- molecular kinetic theory
- ideal gases; pV = NkT
- absolute zero
- relationship between temperature and average molecular kinetic energy
- internal energy
- energy required for temperature change = mcΔθ
For most classes, the equation linking a thermal store of energy to the temperature change is a good place to start. This will be familiar from their GCSE specification, if for no other reason than the fact it is one of the only equations they cannot rearrange using the 'triangle method'. Although not required, comparing this with the equations for latent heat reminds students of the fact that heat supplied can cause two kinds of change in a substance. This then allows you to gauge their understanding off the subtleties of molecular arrangements in various states of matter.
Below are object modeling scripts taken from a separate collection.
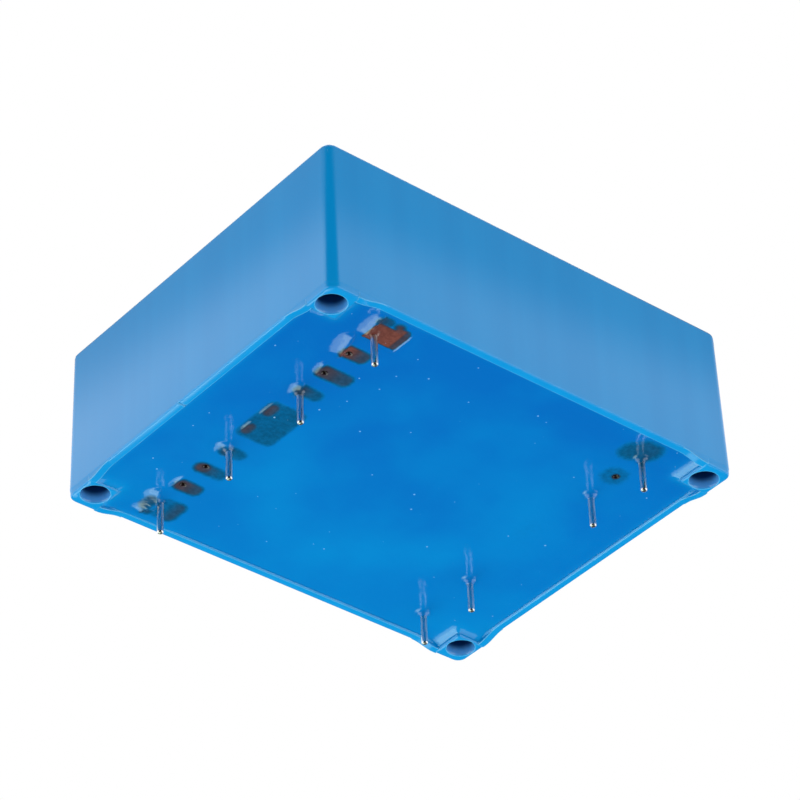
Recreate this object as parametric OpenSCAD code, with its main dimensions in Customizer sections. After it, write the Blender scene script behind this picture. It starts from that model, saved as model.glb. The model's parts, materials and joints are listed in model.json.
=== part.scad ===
// Potted toroidal transformer for printed circuit boards.
// A moulded case, closed at the top and open at the board side, holds a wound
// ring core and two terminal strips, and is filled with casting resin.
// The origin is on the board surface, at the middle of the four screw holes.
// +Z points from the board to the closed top, X runs across the two pin rows
// and Y runs along them. The pins reach below the board surface.

/* [Case] */
// Length of the case, across the pin rows
case_l = 67.6; // [63:0.1:80]
// Width of the case, along the pin rows
case_w = 56.4; // [54:0.1:70]
// Height of the case from the board to the closed top
case_h = 23.6; // [23.2:0.1:32]
// Thickness of the side walls
wall_t = 1.3; // [0.9:0.1:1.6]
// Thickness of the closed top
top_t = 1.3; // [0.9:0.1:1.6]
// Inward lean of each side wall, from the rim to the closed top
draft = 0.18; // [0.05:0.01:0.4]
// Radius of the upright corners
corner_r = 1.5; // [1.2:0.1:2]
// Radius round the edge of the closed top
top_r = 0.9; // [0.5:0.1:1.1]
// Radius round the outer edge of the open rim
rim_r = 0.3; // [0.2:0.05:0.45]
// Bevel on the inner edge of the open rim
rim_bevel = 0.15; // [0.05:0.05:0.25]

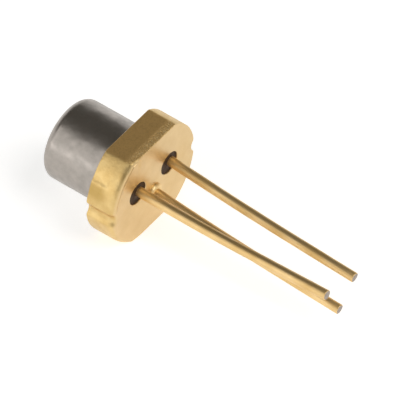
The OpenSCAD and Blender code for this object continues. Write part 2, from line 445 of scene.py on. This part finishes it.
GOLD = gold_plate()
LEAD_GOLD = gold_wire_drawn()
CUT_END = cut_end()
NICKEL = nickel()
SEAL_GLASS = seal_glass()
BRAZE = braze()


# ---------------------------------------------------------------- stem

OUTLINE_POINTS = 960
CORNER_EASE = 4              # outline points that its corners are eased over
NORMAL_EASE = 9              # and its normals, so that the inset edge rings stay apart


def outline_radius(t):
    """Distance of the stem's outline from the axis in the direction t."""
    r = STEM_R
    s = abs(math.sin(t))
    if s * r > FLAT_Z:
        r = FLAT_Z / s
    scoop_r = (NOTCH_HALF_W ** 2 + NOTCH_DEPTH ** 2) / (2 * NOTCH_DEPTH)
    along = (STEM_R - NOTCH_DEPTH + scoop_r) * abs(math.cos(t))
    inside = scoop_r ** 2 - (STEM_R - NOTCH_DEPTH + scoop_r) ** 2 + along ** 2
    if inside > 0:
        r = min(r, along - math.sqrt(inside))
    return r


def eased(values, spread):
    """A closed list's running mean, weighed by a bell of the given spread in points."""
    n = len(values)
    reach = range(-3 * spread, 3 * spread + 1)
    weights = [math.exp(-((k / spread) ** 2)) for k in reach]
    total = sum(weights)
    made = []
    for i in range(n):
        near = [values[(i + k) % n] * w for k, w in zip(reach, weights)]
        made.append(sum(near[1:], near[0]) / total)
    return made


def stem_outline():
    """The outline's points [x, z] with eased corners, and its outward normals."""
    n = OUTLINE_POINTS
    radii = eased([outline_radius(TAU * i / n) for i in range(n)], CORNER_EASE)
    points = []
    for i, r in enumerate(radii):
        z = min(max(r * math.sin(TAU * i / n), -FLAT_Z), FLAT_Z)
        points.append(Vector((r * math.cos(TAU * i / n), z)))
    normals = []
    for i in range(n):
        along = points[(i + 1) % n] - points[i - 1]
        normals.append(Vector((along.y, -along.x)).normalized())
    return points, [v.normalized() for v in eased(normals, NORMAL_EASE)]


def smooth_step(x, lo, hi):
    """0 up to lo, 1 from hi on and a smooth rise between them."""
    t = min(max((x - lo) / (hi - lo), 0), 1)
    return t * t * (3 - 2 * t)


def shear_share(point):
    """From 0 to 1: how much of the sheared band an outline point has."""
    return smooth_step(-point.x, 0.5 * MM, 1.2 * MM)


def roll_inset(point):
    """How far the back edge lies inside the outline."""
    return EDGE_ROLL + SHEAR_INSET * shear_share(point)


def roll_length(point):
    """How far from the back face the edge starts to roll in."""
    return EDGE_ROLL + SHEAR_LENGTH * shear_share(point)


def rim_dent(point, y):
    """How far the rim lies in at a point: a pressed step over a shallow hollow at -X."""
    if point.x > 0:
        return 0.0
    z = point.y / MM
    step = smooth_step(z, *STEP_RISE) - smooth_step(z, *STEP_FALL)
    hollow = smooth_step(z, *HOLLOW_RISE) - smooth_step(z, *HOLLOW_FALL)
    return smooth_step(y, FADE_END, FADE_START) * (STEP_DEPTH * step + HOLLOW_DEPTH * hollow)


def stem_ring(points, normals, inset, y):
    """One ring of the stem. inset and y are functions of the outline's point."""
    ring = []
    for p, n in zip(points, normals):
        q = p - n * (inset(p) + rim_dent(p, y(p)))
        ring.append(Vector((q.x, y(p), q.y)))
    return ring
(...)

Those who study chemistry will probably have a lot to offer in discussions here.
The size of your class will determine how many of the practicals can be done by students, perhaps in a circus, and which you demonstrate yourself. This is a great opportunity for data analysis and best fit lines which do not go through the origin - until the numbers lead to the concept of an actual, meaningful or 'absolute' zero. The individual relationships - each of which can be predicted by discussion and thought experiment - can be combined to give the ideal gas equation. At this point many pupils will appreciate some practice with problems requiring them to simplify from this to a straightforward relationship before solving numerically (different specifications may require different levels of recall for the derivation).
Past exam specifications and questions have often asked students to be clear about the assumptions and limitations of the ideal gas model. In fact, students are often surprised by just how good the results of the equations are when they realize what we must ignore.
The expressions for internal energy and how this relates to particles can be challenging for many students to visualise. In particular it is worth spending a little time on the relevance of the 'root mean square' speed. Those students studying a statistics module in maths can often make good suggestions for this.
Whilst this list provides a source of information and ideas for experimental work, it is important to note that recommendations can date very quickly. Do NOT follow suggestions which conflict with current advice from CLEAPSS or recent safety guides. eLibrary users are responsible for ensuring that any activity, including practical work, which they carry out is consistent with current regulations related to Health and Safety and that they carry an appropriate risk assessment. Further information is provided in our Health and Safety guidance.
Links and Resources
The matched teacher guidance and student worksheet here are very useful to help structure some mathematical practice. Covering both specific and latent heat, the context of a condensing boiler ensures students recognise the social relevance in terms of cost. You may find that following this up with relevant past paper questions will ensure students become more confident with their mathematical reasoning.
Where better, this resource suggests, than with the experiment that Einstein used to show the characteristic properties of molecules in a gas? From the movement of smoke particles the practical suggestions and discussion points lead to the behaviour of 'ideal' gases. There is a lot of guidance for teachers that prompts reflection on what we hope students to remember and why.
Many departments will have a stack of these data books around. Despite many values being available online, it is often more useful to supply standard values for calculations to ensure conformity within a class (the existence of varied 'constants' online is of course an interesting discussion in its own right). For gas law calculations, it may be particularly useful to issue page 154 of the PDF to pupils.
This detailed resource emphasizes the many linked concepts that students must understand in this topic. Example demonstrations and class practicals are given, as are suggestions about effective ways to make links between microscopic factors (motion of particles) and macroscopic observable effects (such as temperature and pressure). The many consequences of variable energy within the particles of a substance, from evaporation below the nominal boiling point to the mechanism of cooling by evaporation.
The first part of the student activity sheet describes a sample testing procedure - dropping tennis balls - and the data collected about the changes to the gas inside. Students are challenged to use their knowledge of the gas laws to explain the patterns of the data supplied.
The second part might be best saved for more able students, or given as optional extension work. It encourages students to extend the model of freely moving particles in a gas to electrons within a metal. The value of applying a familiar model to a new situation is clear, but it risks confusing weaker candidates who struggle to see the link between two apparently disparate areas of physics.
The teacher's notes include model answers and suggestions of useful analogies.